How the 3 Key Aspects of Employee Experience Were Ignored
- Well Designed User Interface,
- Workflow Rationalization, and
- Outcome over output
Well Designed User Interface
Products built for employees tend to have bulky, non-intuitive and laborious under interfaces. Most of these user interfaces are designed by a Business Analyst or worse, by a developer. Using such products requires lots of training, familiarity with jargon and excessive typing/clicking.
All these flaws seem to be present in this case.
The user interface is clearly not up to the mark. It is a primitive design, non-intuitive and does not communicate with a user very well.
Here is why:
1. The number once entered does not add visual markers of a comma. Ideally, the number should have looked like:
Principal: 3,003,000,023
This will immediately tell an employee about the size of the transaction, trigger more attention. Sometimes, giving a worded version also helps. Eg: 3 billion 3 hundred thousand and twenty three.
2. The labels are complex and non-intuitive. That means an Employee has to rely on training and refreshers to know what means what. Most importantly, it all depends if the employee recalls at that moment what means what. See that label:
“Overwrite default settlement instruction”
This check box actually means. “Don’t actually send the money”!
3. In order to complete the action, but not send the money, the employee has to check a box labeled: “Overwrite default settlement instruction”. If the employee misses this checkbox, it is a disaster.
This shows badly designed ‘default action’. Given the prominence of the “Overwrite default settlement instruction” checkbox, seems like “Don’t actually send the money” is not that rare a scenario.
So by default, the money should not have been sent and to send money an extra click was needed.
If a Maker forgot to click the button, the money would not have been sent. That can be fixed easily. Rather than the reverse: where money was sent when it should not have been. That is exactly what happened here.
Workflow Rationalization
Often the workflow is based on the peculiarities of the product in use rather than efficiency or employee experience. That is what has happened here too.
The Fund Sighting Manual explains that, in order to suppress payment of a principal amount, “ALL of the below field[s] must be set to the wash account: FRONT[;] FUND[; and] PRINCIPAL” — meaning that the employee had to check all three of those boxes and input the wash account number into the relevant fields.
Matt Levine. “Citi Can’t Have Its $900 Million Back“. Bloomberg Opinion. February 17, 2021.

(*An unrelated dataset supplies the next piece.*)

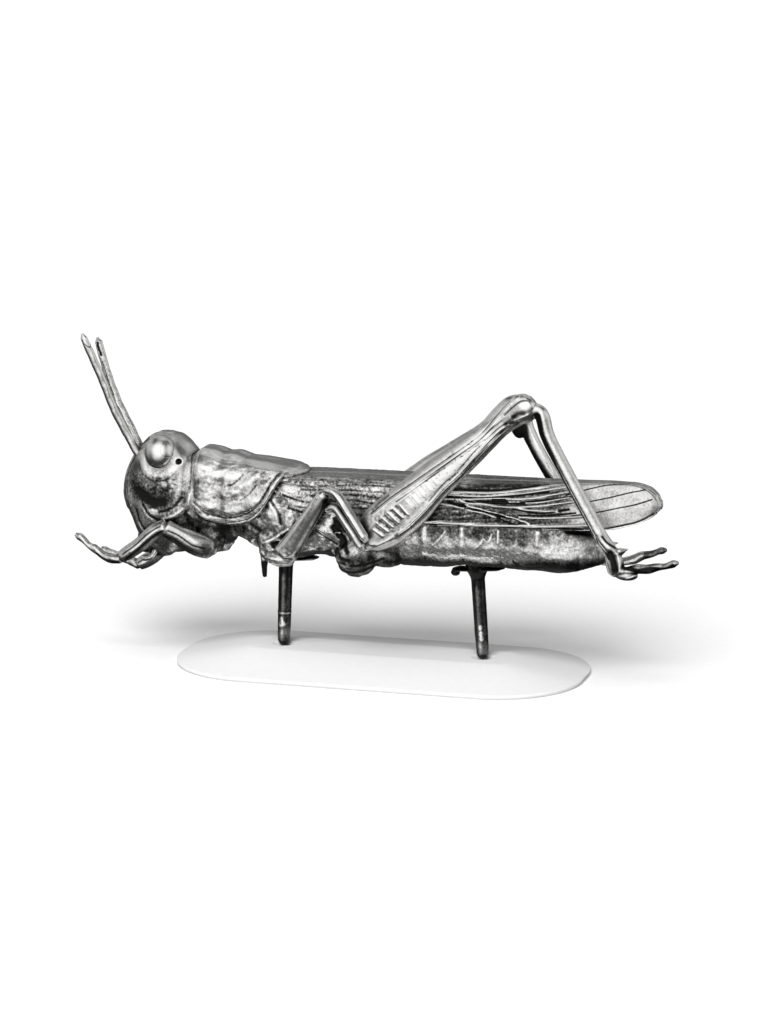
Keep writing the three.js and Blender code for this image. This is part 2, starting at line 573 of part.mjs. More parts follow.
const LEGS = {
  fore: {
    left: {
      femur: [[-24.6, -4.0, 16.9], [-28.4, -5.2, 18.5], [-32.2, -6.0, 20.5]],
      tibia: [[-31.6, -6.0, 20.6], [-33.3, -6.1, 20.0], [-35.9, -6.1, 17.7], [-39.2, -6.1, 15.4]],
      tarsus: [[-38.8, -6.1, 15.4], [-40.6, -6.1, 15.2], [-43.3, -6.0, 16.6], [-46.3, -5.9, 18.8]],
    },
    right: {
      femur: [[-24.6, 4.0, 16.9], [-29.4, 5.0, 16.4], [-34.8, 5.5, 15.4]],
      tibia: [[-34.0, 5.5, 15.8], [-36.0, 5.4, 15.0], [-38.2, 5.3, 13.1], [-40.4, 5.2, 11.8]],
      tarsus: [[-39.9, 5.2, 11.8], [-42.2, 5.1, 12.6], [-46.5, 5.0, 14.3]],
    },
  },
  mid: {
    left: {
      femur: [[-14.5, -4.6, 15.9], [-11.9, -5.8, 19.6], [-8.5, -7.2, 24.5], [-6.4, -8.0, 27.7]],
      tibia: [[-6.5, -8.1, 28.1], [-4.6, -8.5, 27.6], [-2.2, -9.1, 24.7], [0.4, -9.7, 21.1]],
      tarsus: [[-6.5, -7.8, 25.2], [-5.0, -8.1, 25.5], [-2.6, -8.9, 22.9], [-0.2, -9.4, 19.6]],
    },
    right: {
      femur: [[-14.4, 4.6, 15.9], [-12.2, 5.9, 19.5], [-9.6, 7.2, 23.6], [-7.6, 8.0, 26.8]],
      tibia: [[-7.9, 8.1, 26.9], [-6.0, 8.5, 26.4], [-3.6, 9.2, 23.3], [-1.2, 9.8, 19.8]],
      tarsus: [[-7.9, 7.8, 24.0], [-6.4, 8.1, 24.3], [-4.0, 9.0, 21.6], [-1.8, 9.5, 18.3]],
    },
  },
  hind: {
    left: {
      femur: [[-0.6, -7.3, 19.6], [8.0, -7.7, 27.6], [18.6, -8.2, 37.5], [24.9, -8.5, 43.0]],
      tibia: [[24.2, -8.5, 41.8], [25.9, -8.5, 41.2], [27.0, -8.3, 37.8], [31.3, -7.8, 29.7],
        [34.7, -7.3, 23.5], [36.4, -7.2, 21.0], [37.2, -7.2, 17.7]],
      tarsus: [[37.3, -7.2, 18.4], [39.0, -7.2, 18.75], [42.4, -7.2, 19.2], [46.3, -7.2, 20.25]],
    },
    right: {
      femur: [[-4.2, 7.3, 18.8], [4.4, 7.6, 26.1], [12.5, 7.9, 33.4], [19.6, 8.2, 39.8]],
      tibia: [[19.3, 8.2, 38.6], [19.9, 8.1, 35.8], [22.3, 7.9, 31.2], [28.4, 7.3, 22.0], [32.6, 7.0, 16.2]],
      tarsus: [[32.4, 7.0, 16.4], [34.9, 6.9, 16.6], [38.2, 6.8, 17.8], [41.5, 6.7, 18.9]],
    },
  },
};

// One spur at the foot of each hind tibia.
const SPURS = {
  left: [[[36.2, -7.0, 21.2], [37.5, -7.0, 21.3], [38.6, -6.9, 21.7]], round([[0, 0.5], [0.45, 0.6], [1, 0.15]])],
  right: [[[31.9, 6.7, 18.6], [33.0, 6.7, 19.2], [34.2, 6.6, 19.5]], round([[0, 0.45], [0.5, 0.4], [1, 0.14]])],
};
// Swellings cast on some of the limbs: centre and half sizes.
const LUMPS = {
  tarsus_hind_left: [[38.5, -7.2, 17.9], [1.7, 0.7, 0.75]],
  femur_hind_right: [[18.8, 8.1, 36.3], [1.4, 1.0, 2.2]],
};

const LIMB_SHAPES = {
  fore: { femur: [FORE_FEMUR, 7], tibia: [FORE_TIBIA, 9], tarsus: [TARSUS, 12] },
  mid: { femur: [MID_FEMUR, 8], tibia: [MID_TIBIA, 9], tarsus: [MID_TIBIA, 9] },
  hind: { femur: [HIND_FEMUR, 20], tibia: [HIND_TIBIA, 14], tarsus: [HIND_TARSUS, 12] },
};

const FEMUR_SIDES = 16;
const CARINA_RISE = 0.22;
const CHEVRON_RISE = 0.2;

// Two lengthwise carinae on the outer face, with cross ridges between them over the base half.
function femurRidge(angle, t, ring) {
  const row = Math.round(angle / (2 * Math.PI) * FEMUR_SIDES);
  if (row === 2 || row === FEMUR_SIDES - 2) {
    return CARINA_RISE;
  }
  const outerFace = row < 2 || row > FEMUR_SIDES - 2;
  return outerFace && t > 0.08 && t < 0.62 && ring % 2 === 0 ? CHEVRON_RISE : 0;
}

function legPiece(pair, hand, piece, grow = 0) {
  const [sizes, count] = LIMB_SHAPES[pair][piece];
  const deep = pair === 'hind' && piece === 'femur';
  const shape = limb(LEGS[pair][hand][piece], sizes, {
    count,
    sides: deep ? FEMUR_SIDES : 8,
    side: SIDES[hand],
    ridge: deep ? femurRidge : undefined,
    grow,
  });
  const lump = LUMPS[`${piece}_${pair}_${hand}`];
  return lump ? joined(shape, ellipsoid(...lump, grow)) : shape;
}

// ---- fixing pins ----
const PINS = {
  front: {
    top: [-14.95, 0, 16.6],
    tip: [-15.45, 0, PIN_TIP_Z],
    plate: [8, 5.2, 1.9],
    plateAt: [-13.6, 0, 14.9],
  },
  rear: {
    top: [14.45, 0, 17.2],
    tip: [15.5, 0, PIN_TIP_Z],
    plate: [8.4, 3.0, 1.6],
    plateAt: [14.8, 0, 15.3],
  },
};
const PIN_SIZES = round([[0, 1.3], [0.12, 1.25], [0.2, PIN_RADIUS], [0.7, 1.0], [0.84, 0.96], [0.92, 0.93],
  [0.97, 0.68], [1, 0.25]]);
const FLANGE_CORNER = 1.2;

function pinShaft({ top, tip }, grow = 0) {
  const middle = top.map((value, n) => (value + tip[n]) / 2);
  return limb([top, middle, tip], PIN_SIZES, { count: 12, sides: 12, grow });
}

// ---- assembly ----
const body = { head: head(GAP), thorax: thorax(GAP), abdomen: abdomen(GAP) };
const saddleClear = saddleBlock(GAP);
const wingClear = { left: wing(LEFT, GAP), right: wing(RIGHT, GAP) };

node('head', head());
for (const [hand, side] of Object.entries(SIDES)) {
  node(`eye_${hand}`, cut(eye(hand), body.head));
  const shaft = limb(ANTENNA_PATHS[hand], ANTENNA_SIZES, { count: 14, sides: 8, side });
  node(`antenna_${hand}`, cut(shaft, body.head, eye(hand, GAP)));
}

node('pronotum', joined(pronotumLoft().intersect(saddleBlock(0)), rim(LEFT), rim(RIGHT)));

for (const [hand, side] of Object.entries(SIDES)) {
  node(`wing_${hand}`, cut(wing(side), saddleClear));
}

const sprue = limb(SPRUE_PATH, SPRUE_SIZES, { count: 4, sides: 6 });
const sprueClear = limb(SPRUE_PATH, SPRUE_SIZES, { count: 4, sides: 6, grow: GAP });
const beforeNeck = box(-REACH, NECK_X, -REACH, REACH, 0, REACH);
node('thorax', cut(joined(thorax(), sprue), saddleClear, wingClear.left, wingClear.right, beforeNeck));
node('abdomen', cut(abdomen(), wingClear.left, wingClear.right), darkSilver);

for (const hand of Object.keys(SIDES)) {
  const hindClear = legPiece('hind', hand, 'femur', GAP);
  for (const pair of Object.keys(LEGS)) {
    const beside = pair === 'mid' ? [hindClear] : [];
    const femurClear = legPiece(pair, hand, 'femur', GAP);
    const tibiaClear = legPiece(pair, hand, 'tibia', GAP);
    const spurs = pair === 'hind' ? [limb(...SPURS[hand], { count: 3, sides: 6 })] : [];
    const femur = legPiece(pair, hand, 'femur');
    node(`femur_${pair}_${hand}`, cut(femur, body.thorax, wingClear[hand], saddleClear));
    node(`tibia_${pair}_${hand}`, cut(joined(legPiece(pair, hand, 'tibia'), ...spurs), femurClear, ...beside));
    node(`tarsus_${pair}_${hand}`, cut(legPiece(pair, hand, 'tarsus'), tibiaClear, femurClear, ...beside));
  }
}

for (const [name, pin] of Object.entries(PINS)) {
  const [length, width, thick] = pin.plate;
  const flange = slab(length, width, thick, FLANGE_CORNER, pin.plateAt);
  const carrier = name === 'front' ? body.thorax : body.abdomen;
  node(`pin_${name}`, cut(joined(pinShaft(pin), flange), carrier, sprueClear), darkSilver);
}

const foot = slab(BASE_LENGTH, BASE_WIDTH, BASE_EDGE, BASE_CORNER, [0, 0, 0]);
const plateau = slab(BASE_LENGTH - 2 * BASE_SLOPE, BASE_WIDTH - 2 * BASE_SLOPE, BASE_THICK,
  BASE_CORNER - BASE_SLOPE, [0, 0, 0]);
const blank = wasm.Manifold.hull([foot, plateau]);
node('stand_base', cut(blank, pinShaft(PINS.front, GAP), pinShaft(PINS.rear, GAP)), pale);

export default locust;
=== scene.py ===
"""A locust cast in white metal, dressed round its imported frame.

Lengths are millimetres in the frame's own axes, and build_piece turns them into metres. The head looks along
-X, and -Y is the insect's left side. The tables of sizes repeat those of the solids, so each piece lies on
its node.
"""
import math
from itertools import product

import bpy
import numpy as np
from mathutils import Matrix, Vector


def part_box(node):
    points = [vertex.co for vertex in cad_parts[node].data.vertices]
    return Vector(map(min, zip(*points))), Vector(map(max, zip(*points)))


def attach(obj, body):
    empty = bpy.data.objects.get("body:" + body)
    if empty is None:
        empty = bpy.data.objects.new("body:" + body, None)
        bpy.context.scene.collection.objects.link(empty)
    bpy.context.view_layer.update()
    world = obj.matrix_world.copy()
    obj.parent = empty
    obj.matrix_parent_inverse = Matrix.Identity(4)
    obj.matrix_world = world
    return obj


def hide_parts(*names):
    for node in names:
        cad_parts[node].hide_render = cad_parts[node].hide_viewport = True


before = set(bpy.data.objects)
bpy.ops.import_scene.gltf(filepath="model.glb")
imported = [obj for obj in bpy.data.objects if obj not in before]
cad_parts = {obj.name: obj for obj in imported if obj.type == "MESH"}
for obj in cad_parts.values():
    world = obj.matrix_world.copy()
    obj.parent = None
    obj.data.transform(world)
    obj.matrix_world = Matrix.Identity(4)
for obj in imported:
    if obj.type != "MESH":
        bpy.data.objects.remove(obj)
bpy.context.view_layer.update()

MM = 0.001
LEFT, RIGHT = -1, 1
SIDES = {"left": LEFT, "right": RIGHT}

# ---- driving sizes, as in the solids ----
NECK_X = -28.3
WAIST_X = 3.4
DISC_REAR_X = -11.35
DISC_ARC = 0.09
FLANK_MIDDLE_Z = 26.5
INNER_FOOT_Z = 19.5
NECK_SHRINK = 0.07
RIM_RADIUS = 0.38
RIM_INSET = 0.3
RIM_REAR_X = -13.7
WING_FRONT_X = -16.2
WING_TIP_X = 42.1
WING_THICK = 0.9
WING_INNER_MARGIN = 0.15
WING_SOLID_FROM = 29
WING_SOLID_BY = 33
HALF_GAP = 0.15
PANEL_BULGE = 0.3
PIN_RADIUS = 1.06
PIN_TIP_Z = 2.0
BASE_CORNER = 13.0
BASE_EDGE = 0.6
BASE_SLOPE = 11.0
SOCKET_DEPTH = 0.55
SOCKET_FLOOR = 0.9
SOCKET_MOUTH = 1.7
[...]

This is a tedious workflow. It is non-intuitive, requires muscle memory about the peculiarities of the software and sets up an employee for making mistakes.
That is what exactly happened. The Maker and two other Checkers all missed the fact that only the Principal field was checked off. All three missed that Front and Fund should also have been checked off.
This tedious workflow only forced the hand of fate for such an error to happen.
Outcome over Output
It would be interesting to study how many such requests an employee makes in a data and how many such requested the checkers approve in a day.
Does a busy Manager get assigned checks at the rate where they can inspect the requests?
Does a request come along with a checklist? Ideally, based on the size of the transaction, the possible rules and possible outcomes the request should have a dynamically generated checklist for the approver. In this case, the list could have been:
- If the intention is not actually to send the money, are all three (Front, Fund and Principal boxes checked?
- The current request will lead to the transfer of $3,003,000,023 out of the bank to client. Please ensure this is the outcome intended
- This request usually takes (say) 15 mins to review and approve. Faster approval will flag as ‘at risk’ for the next reviewer
Conclusion
Obsession with Customer Experience has taken away oxygen from improvement experiences of other Users (mostly employees). Here is a self-check:
Does the internal set of software you use 8-10 hrs a day deliver customer-grade experience to you?
If not, don’t you and the other employees deserve better?